Source data
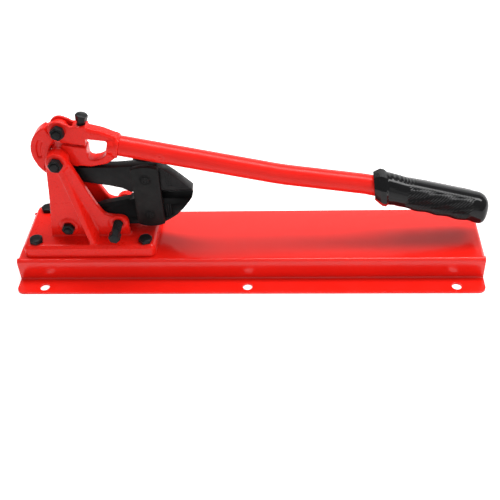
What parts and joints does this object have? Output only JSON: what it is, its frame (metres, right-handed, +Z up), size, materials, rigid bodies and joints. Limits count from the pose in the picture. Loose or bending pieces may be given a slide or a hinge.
* * *
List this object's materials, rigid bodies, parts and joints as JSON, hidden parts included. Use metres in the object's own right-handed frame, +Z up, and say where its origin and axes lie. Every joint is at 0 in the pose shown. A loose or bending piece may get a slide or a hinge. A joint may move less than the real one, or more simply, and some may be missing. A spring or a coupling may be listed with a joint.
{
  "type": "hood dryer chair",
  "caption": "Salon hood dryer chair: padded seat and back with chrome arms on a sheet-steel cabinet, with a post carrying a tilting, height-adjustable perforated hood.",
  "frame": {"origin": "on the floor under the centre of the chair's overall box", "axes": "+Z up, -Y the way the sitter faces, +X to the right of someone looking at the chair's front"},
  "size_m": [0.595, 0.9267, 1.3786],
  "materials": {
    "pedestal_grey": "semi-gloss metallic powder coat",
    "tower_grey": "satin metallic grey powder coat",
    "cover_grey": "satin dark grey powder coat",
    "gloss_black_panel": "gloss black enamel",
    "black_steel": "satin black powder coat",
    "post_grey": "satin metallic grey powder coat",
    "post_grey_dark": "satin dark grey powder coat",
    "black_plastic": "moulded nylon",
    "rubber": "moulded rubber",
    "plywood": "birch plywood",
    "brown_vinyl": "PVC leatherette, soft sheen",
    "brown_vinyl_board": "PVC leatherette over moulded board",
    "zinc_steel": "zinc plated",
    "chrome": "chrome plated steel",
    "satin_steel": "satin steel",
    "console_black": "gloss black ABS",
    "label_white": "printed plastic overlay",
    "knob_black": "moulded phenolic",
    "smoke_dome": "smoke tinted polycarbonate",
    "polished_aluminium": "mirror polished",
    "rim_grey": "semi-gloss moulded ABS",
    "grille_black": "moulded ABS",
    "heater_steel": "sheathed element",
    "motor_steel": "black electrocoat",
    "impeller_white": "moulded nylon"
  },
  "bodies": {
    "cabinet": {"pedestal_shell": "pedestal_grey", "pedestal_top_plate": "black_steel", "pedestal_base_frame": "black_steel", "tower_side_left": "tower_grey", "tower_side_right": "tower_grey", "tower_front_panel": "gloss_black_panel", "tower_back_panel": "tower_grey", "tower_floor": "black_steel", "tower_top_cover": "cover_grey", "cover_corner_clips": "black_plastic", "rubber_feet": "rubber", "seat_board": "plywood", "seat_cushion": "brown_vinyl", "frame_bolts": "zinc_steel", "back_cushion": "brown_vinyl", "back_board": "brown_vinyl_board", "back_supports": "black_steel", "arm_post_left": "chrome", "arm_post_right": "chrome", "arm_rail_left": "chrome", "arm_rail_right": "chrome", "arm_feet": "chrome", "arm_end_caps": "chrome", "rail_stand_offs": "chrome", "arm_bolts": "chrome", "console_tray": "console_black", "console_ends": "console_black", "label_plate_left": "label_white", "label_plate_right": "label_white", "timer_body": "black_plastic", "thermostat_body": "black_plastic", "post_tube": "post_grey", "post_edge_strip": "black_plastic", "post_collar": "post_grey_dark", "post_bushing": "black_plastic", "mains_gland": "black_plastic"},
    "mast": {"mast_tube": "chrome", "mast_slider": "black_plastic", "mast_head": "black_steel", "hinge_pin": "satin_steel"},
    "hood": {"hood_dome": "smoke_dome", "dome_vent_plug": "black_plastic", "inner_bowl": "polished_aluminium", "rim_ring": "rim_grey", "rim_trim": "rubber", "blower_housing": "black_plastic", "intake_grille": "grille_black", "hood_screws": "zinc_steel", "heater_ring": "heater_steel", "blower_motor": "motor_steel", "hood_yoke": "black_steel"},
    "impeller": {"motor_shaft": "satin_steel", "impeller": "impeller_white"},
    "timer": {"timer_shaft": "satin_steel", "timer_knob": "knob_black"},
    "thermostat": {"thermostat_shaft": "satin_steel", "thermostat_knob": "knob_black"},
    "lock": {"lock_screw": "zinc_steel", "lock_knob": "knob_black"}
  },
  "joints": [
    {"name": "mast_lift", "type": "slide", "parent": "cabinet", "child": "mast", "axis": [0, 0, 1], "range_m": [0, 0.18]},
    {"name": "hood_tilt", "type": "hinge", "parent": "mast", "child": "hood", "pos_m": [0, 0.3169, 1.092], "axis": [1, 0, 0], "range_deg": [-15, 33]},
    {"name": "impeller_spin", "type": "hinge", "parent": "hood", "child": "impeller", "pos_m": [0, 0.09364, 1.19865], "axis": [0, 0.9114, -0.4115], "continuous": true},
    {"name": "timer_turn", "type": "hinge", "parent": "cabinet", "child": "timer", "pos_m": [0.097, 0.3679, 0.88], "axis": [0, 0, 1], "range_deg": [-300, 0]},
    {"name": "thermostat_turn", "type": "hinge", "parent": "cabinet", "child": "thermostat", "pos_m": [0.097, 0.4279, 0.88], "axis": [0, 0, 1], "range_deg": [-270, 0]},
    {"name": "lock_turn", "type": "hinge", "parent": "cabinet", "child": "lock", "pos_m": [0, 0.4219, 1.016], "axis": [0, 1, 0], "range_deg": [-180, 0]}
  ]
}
--
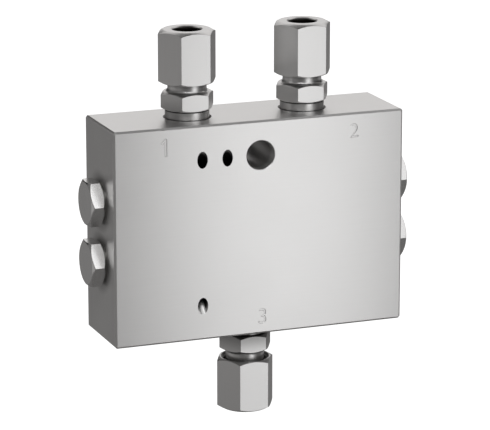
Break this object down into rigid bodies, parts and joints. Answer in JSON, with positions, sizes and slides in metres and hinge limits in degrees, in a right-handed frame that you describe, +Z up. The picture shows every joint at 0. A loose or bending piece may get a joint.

Goal
Tally up the lines holding the string "with" in this listing, and report the total alone.

Answer to the exercise
3